A South Sudanese soldier holds his rifle. Civilians own most of the small arms in South Sudan. (Reuters/File)
A South Sudanese soldier holds his rifle. Civilians own most of the small arms in South Sudan. (Reuters/File)
The head of South Sudan’s Bureau for Small Arms Control has called for a nationwide effort to drastically reduce the number of firearms in the country, saying a “gun-free society” is key to stability in the fledgling nation.

“It is absolutely fundamental for all of us – for communities, for the government, for religious leaders, for traditional leaders, for you and everybody -- to ensure we live in a peaceful environment, a gun-free society.

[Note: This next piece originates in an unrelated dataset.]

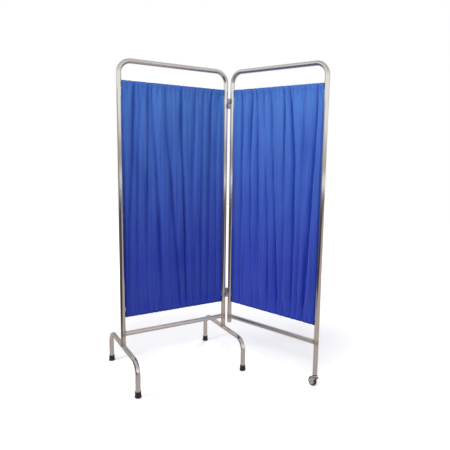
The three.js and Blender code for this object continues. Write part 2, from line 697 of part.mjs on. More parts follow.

When we do that, I think the government will be able to provide services to the people,” Riak Gok Majok, director of the Interior Ministry bureau tasked with gun control, said in an interview with VOA News.

Huge numbers of guns flowed into Sudan during 22 years of civil war between the north and south, which ended in 2005.

A report by the Geneva-based Small Arms Survey said there were some 2.7 million small arms and light weapons in then still-unified Sudan in 2009. Around two million of those weapons were “in the hands of civilians countrywide."

South Sudan, where most of the civil war was fought, gained independence in 2011 under the terms of the peace agreement that ended the war with Khartoum.

The role of the Bureau for Small Arms Control is not to physically disarm civilians in South Sudan but to act as a central coordinating body to ensure that weapons surrender happens peacefully, Majok said.

The bureau has drafted “a law which will govern the use and possession of small arms in this country,” and is coordinating partnerships with international organizations, such as the United Nations Development Program (UNDP), to fund disarmament.

It also runs programs to raise awareness in communities of the need to turn in weapons, Majok said.

A key obstacle to successful disarmament in South Sudan is the lack of facilities to securely store weapons surrendered by civilians, Majok said.

“We know very well that, even if we disarm, if we do not have strong storage facilities to store the collected guns, they will come back to the community,” he said.

To overcome that, the bureau has set up a program to mark all small arms that are handed in to the authorities. “If a gun goes back into the community, it will be known where that gun is coming from,” Majok explained.

Majok spoke to VOA News in Northern Bahr el Ghazal state, where he said there are around 8,000 guns in an area of around 30,500 square kilometers.